* [CHALLENGE]
Going through the material below, please gather all lines with the word "bodies" in them.

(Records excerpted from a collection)
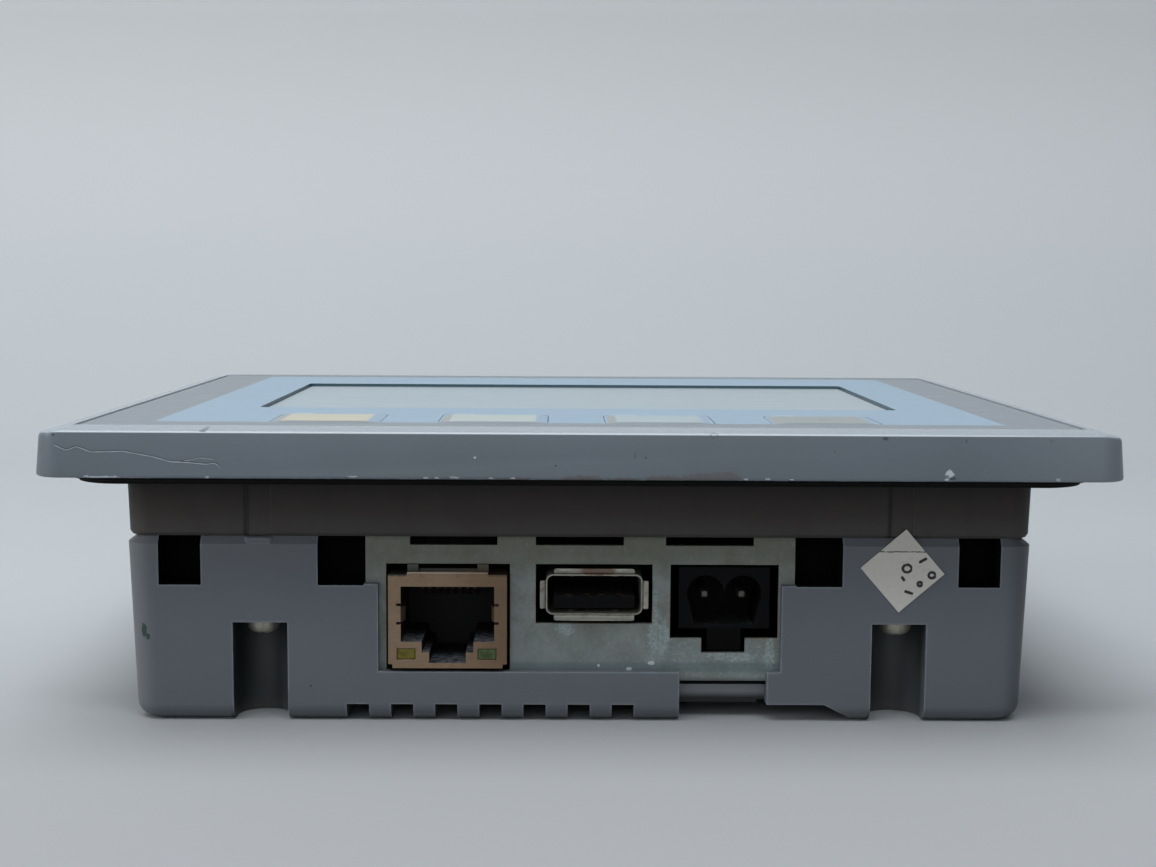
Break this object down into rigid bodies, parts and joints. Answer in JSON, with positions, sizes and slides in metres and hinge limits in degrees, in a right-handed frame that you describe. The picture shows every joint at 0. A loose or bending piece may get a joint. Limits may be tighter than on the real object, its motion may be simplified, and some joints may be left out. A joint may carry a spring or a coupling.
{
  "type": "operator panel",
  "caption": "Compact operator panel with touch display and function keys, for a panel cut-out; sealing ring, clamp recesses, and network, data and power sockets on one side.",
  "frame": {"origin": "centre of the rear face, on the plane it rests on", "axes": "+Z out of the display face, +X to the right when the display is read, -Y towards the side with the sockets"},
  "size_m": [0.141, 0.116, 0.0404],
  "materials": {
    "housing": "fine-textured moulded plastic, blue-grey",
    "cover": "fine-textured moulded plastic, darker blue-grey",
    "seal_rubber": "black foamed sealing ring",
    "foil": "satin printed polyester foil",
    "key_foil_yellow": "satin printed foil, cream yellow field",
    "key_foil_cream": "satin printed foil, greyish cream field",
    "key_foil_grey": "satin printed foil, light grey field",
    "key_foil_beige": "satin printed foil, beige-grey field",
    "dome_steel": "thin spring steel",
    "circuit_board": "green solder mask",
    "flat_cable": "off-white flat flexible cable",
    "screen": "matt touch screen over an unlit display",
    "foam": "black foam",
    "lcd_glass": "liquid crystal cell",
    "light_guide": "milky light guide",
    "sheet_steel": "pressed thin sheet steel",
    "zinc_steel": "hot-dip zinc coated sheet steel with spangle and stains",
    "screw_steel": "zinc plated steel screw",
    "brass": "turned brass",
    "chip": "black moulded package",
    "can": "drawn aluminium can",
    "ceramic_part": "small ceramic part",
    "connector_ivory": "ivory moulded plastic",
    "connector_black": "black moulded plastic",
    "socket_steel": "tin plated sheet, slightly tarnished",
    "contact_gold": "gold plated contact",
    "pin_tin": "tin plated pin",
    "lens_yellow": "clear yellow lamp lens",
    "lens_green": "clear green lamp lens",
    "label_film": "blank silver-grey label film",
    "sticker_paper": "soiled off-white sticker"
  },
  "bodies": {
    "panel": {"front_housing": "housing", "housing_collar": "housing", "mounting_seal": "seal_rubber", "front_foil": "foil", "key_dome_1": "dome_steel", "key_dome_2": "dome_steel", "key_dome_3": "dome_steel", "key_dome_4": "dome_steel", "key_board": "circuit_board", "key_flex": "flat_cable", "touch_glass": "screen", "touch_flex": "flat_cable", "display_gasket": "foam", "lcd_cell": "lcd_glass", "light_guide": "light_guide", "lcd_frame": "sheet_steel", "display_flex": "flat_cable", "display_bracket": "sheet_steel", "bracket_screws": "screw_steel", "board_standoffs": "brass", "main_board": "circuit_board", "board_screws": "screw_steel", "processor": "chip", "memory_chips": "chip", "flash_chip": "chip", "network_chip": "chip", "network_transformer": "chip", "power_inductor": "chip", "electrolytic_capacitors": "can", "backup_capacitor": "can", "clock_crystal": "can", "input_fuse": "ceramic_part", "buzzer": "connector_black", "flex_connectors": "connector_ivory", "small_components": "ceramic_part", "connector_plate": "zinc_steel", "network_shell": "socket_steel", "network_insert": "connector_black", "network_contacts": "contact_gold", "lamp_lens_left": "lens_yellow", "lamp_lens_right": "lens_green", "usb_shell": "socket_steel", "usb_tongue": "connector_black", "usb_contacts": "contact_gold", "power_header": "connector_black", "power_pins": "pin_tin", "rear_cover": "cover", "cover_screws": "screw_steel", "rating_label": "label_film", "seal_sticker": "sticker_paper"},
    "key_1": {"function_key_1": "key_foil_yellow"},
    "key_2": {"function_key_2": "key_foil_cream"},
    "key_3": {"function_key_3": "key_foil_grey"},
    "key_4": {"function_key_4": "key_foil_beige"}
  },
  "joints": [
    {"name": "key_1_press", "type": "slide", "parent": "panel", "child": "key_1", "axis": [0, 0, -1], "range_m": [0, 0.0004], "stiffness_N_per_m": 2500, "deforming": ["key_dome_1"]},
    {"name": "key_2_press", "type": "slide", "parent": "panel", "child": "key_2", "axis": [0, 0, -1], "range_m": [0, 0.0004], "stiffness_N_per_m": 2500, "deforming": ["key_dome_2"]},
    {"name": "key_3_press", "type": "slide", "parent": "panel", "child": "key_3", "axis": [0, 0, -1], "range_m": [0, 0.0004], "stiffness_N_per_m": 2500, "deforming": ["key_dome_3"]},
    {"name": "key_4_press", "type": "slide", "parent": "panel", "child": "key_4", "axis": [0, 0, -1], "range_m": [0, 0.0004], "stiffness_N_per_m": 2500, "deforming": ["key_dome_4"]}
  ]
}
---
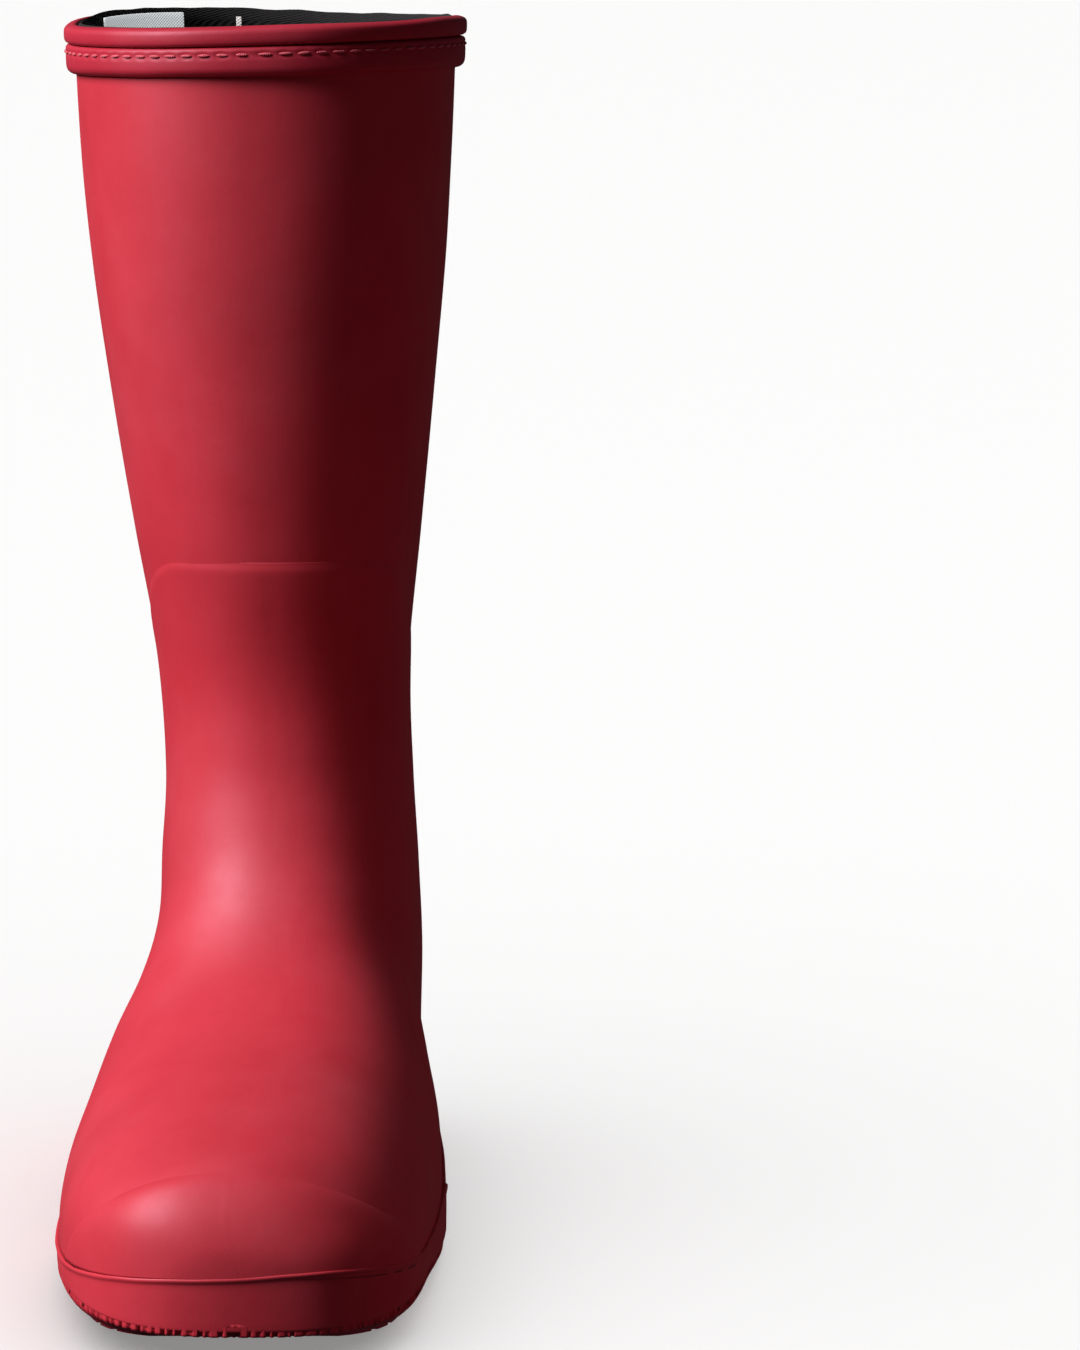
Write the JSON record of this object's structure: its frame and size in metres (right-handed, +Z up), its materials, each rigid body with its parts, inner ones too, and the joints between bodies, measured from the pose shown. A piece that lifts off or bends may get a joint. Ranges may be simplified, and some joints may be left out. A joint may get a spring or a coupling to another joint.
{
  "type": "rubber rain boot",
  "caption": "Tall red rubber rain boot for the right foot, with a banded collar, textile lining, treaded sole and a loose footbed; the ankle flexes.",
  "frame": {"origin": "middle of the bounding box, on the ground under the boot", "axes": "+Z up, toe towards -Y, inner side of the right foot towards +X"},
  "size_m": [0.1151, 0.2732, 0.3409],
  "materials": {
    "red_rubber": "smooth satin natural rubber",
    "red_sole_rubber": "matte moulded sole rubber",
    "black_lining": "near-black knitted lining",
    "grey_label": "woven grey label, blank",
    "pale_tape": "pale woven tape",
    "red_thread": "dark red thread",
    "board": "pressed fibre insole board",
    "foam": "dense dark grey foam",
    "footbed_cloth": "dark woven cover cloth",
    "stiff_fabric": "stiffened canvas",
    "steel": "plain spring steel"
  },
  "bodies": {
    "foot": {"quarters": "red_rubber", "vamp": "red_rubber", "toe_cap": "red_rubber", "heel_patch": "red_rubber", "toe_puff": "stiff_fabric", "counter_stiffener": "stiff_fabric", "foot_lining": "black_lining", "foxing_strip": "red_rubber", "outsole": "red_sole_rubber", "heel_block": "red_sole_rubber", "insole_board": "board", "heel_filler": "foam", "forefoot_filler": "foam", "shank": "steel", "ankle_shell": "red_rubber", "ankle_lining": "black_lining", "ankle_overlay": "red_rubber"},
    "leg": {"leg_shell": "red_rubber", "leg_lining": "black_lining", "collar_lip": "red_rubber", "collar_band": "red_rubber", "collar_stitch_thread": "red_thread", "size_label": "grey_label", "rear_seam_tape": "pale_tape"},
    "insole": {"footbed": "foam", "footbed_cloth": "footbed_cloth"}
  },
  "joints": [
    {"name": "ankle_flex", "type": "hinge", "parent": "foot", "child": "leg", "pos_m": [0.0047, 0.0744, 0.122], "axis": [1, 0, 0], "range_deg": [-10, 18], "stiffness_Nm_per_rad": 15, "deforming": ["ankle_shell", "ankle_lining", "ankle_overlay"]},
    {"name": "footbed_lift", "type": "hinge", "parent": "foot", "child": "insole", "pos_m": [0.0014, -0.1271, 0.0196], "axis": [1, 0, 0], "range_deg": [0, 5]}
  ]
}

* [OUTPUT FOR THIS EXERCISE]
Break this object down into rigid bodies, parts and joints. Answer in JSON, with positions, sizes and slides in metres and hinge limits in degrees, in a right-handed frame that you describe. The picture shows every joint at 0. A loose or bending piece may get a joint. Limits may be tighter than on the real object, its motion may be simplified, and some joints may be left out. A joint may carry a spring or a coupling.
  "bodies": {
Write the JSON record of this object's structure: its frame and size in metres (right-handed, +Z up), its materials, each rigid body with its parts, inner ones too, and the joints between bodies, measured from the pose shown. A piece that lifts off or bends may get a joint. Ranges may be simplified, and some joints may be left out. A joint may get a spring or a coupling to another joint.
  "bodies": {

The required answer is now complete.